Machine Learning for Multimodal Interaction: Second International Workshop, MLMI'2005
Steve Renals and Samy Bengio, ed.
Lecture Notes in Computer Science
, Volume 3869
This book contains a selection of refereed papers presented at the Second Workshop on Machine Learning for Multimodal Interaction (MLMI 2005), held in Edinburgh, Scotland, during 11-13 July 2005. The workshop was organized and sponsored jointly by two European integrated projects, three European Networks of Excellence and a Swiss national research network: AMI, CHIL, HUMAINE, PASCAL, SIMILAR, and IM2. In addition to the main workshop, MLMI 2005 hosted the NIST (US National Institute of Standards and Technology) Meeting Recognition Workshop. This workshop (the third such sponsored by NIST) was centered on the Rich Transcription 2005 Spring Meeting Recognition (RT-05) evaluation of speech technologies within the meeting domain. Building on the success of the RT-04 spring evaluation, the RT-05 evaluation continued the speech-to-text and speaker diarization evaluation tasks and added two new evaluation tasks: speech activity detection and source localization.
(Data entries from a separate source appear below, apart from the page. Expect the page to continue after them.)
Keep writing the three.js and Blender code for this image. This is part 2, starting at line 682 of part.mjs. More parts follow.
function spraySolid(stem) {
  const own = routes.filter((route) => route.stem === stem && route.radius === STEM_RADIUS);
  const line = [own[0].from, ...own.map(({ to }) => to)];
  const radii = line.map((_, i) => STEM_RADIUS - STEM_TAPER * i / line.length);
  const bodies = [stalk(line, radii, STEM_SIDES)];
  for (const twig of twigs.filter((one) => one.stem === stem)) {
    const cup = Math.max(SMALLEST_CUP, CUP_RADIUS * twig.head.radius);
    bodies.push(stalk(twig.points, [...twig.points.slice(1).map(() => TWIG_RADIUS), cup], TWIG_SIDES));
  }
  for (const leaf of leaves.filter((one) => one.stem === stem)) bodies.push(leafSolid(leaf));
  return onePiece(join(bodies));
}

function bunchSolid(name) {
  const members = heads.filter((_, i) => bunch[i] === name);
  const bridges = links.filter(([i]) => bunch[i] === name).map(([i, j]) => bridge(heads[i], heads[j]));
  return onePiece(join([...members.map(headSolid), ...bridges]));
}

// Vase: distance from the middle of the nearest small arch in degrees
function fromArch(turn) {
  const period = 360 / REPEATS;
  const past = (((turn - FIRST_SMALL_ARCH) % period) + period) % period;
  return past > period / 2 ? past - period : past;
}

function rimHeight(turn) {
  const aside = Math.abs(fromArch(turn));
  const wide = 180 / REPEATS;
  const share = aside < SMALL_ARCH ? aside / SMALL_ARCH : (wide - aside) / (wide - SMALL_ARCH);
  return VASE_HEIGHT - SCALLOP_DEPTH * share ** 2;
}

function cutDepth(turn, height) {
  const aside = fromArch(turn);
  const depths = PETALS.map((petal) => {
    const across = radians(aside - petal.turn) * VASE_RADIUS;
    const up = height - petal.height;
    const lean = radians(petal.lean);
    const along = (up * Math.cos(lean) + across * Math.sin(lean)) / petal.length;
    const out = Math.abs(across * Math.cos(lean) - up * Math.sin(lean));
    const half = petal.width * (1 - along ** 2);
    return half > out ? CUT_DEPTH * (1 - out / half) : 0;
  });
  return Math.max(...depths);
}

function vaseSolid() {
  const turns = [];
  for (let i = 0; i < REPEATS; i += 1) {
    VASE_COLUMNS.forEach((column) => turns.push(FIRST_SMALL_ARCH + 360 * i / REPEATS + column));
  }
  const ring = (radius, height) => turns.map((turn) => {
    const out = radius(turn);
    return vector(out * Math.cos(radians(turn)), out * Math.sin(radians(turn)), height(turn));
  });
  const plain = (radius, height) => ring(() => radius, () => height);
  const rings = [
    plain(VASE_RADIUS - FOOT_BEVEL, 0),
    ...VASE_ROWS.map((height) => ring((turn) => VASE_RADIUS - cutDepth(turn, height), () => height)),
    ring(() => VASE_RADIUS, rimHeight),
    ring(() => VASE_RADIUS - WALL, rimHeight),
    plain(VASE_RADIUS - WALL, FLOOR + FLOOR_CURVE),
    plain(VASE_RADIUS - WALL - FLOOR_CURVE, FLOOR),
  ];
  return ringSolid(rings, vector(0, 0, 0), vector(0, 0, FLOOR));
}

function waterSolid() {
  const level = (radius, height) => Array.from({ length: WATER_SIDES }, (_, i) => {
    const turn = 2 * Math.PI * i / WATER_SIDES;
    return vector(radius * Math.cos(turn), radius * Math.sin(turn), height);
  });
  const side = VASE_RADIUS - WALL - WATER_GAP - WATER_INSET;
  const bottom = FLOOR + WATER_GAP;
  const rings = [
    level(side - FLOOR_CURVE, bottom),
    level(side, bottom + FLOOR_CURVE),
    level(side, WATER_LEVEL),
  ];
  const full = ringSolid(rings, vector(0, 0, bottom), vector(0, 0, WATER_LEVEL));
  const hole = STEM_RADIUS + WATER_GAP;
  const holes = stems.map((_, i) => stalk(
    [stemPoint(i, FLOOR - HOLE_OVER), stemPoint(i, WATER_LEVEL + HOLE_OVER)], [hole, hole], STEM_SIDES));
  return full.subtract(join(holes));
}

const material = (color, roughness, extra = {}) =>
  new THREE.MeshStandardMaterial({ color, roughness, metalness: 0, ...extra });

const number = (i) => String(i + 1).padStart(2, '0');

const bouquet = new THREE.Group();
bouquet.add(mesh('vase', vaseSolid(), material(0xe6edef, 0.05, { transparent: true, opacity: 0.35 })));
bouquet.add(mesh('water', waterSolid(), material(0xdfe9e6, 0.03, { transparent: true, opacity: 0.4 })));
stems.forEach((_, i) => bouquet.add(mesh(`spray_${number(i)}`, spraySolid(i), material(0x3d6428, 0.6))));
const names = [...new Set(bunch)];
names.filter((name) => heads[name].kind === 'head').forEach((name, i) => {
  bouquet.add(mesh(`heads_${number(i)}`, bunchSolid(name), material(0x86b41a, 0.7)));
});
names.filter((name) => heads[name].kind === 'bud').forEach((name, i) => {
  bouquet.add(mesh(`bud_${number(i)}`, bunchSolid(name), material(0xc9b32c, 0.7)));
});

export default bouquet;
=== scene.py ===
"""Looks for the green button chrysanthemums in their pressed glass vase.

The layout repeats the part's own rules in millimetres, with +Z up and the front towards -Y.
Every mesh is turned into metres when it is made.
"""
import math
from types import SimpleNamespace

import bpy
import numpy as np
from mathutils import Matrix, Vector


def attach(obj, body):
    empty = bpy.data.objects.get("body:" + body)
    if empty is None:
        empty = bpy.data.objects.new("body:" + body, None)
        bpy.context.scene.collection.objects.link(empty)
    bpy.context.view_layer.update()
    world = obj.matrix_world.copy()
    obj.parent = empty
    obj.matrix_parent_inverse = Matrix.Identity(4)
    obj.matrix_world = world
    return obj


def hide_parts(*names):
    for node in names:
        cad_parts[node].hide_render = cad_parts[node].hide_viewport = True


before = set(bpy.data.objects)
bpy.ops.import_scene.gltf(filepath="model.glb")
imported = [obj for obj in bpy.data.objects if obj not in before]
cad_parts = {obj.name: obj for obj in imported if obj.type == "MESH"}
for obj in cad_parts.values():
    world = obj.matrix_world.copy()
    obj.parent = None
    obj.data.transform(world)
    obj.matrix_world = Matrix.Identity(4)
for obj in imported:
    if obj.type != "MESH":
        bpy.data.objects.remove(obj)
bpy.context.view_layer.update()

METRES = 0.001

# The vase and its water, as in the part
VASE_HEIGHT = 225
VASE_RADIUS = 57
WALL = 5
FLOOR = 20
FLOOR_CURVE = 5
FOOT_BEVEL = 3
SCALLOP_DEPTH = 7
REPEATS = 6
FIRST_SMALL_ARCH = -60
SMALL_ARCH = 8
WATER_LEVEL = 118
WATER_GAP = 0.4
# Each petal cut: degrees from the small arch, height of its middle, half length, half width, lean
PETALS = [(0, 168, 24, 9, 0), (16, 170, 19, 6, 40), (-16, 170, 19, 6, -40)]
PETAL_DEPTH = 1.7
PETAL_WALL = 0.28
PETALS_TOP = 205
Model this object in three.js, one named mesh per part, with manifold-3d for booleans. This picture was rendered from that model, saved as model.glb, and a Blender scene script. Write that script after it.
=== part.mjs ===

Given the multiple links between the above projects and several related research areas, and the success of the first MLMI 2004 workshop, it was decided to organize once again a joint workshop bringing together researchers working around the common theme of advanced machine learning algorithms for processing and structuring multimodal human interaction. The motivation for creating such a forum, which could be perceived as a number of papers from different research disciplines, evolved from an actual need that arose from these projects and the strong motivation of their partners for such a multidisciplinary workshop. The areas covered included: Human-human communication modeling, Speech and visual processing, Multimodal processing, fusion and fission, Multimodal dialog modeling, Human-human interaction modeling, Multimodal data structuring and presentation, Multimedia indexing and retrieval, Meeting structure analysis, Meeting summarizing, Multimodal meeting annotation, and Machine learning applied to the above.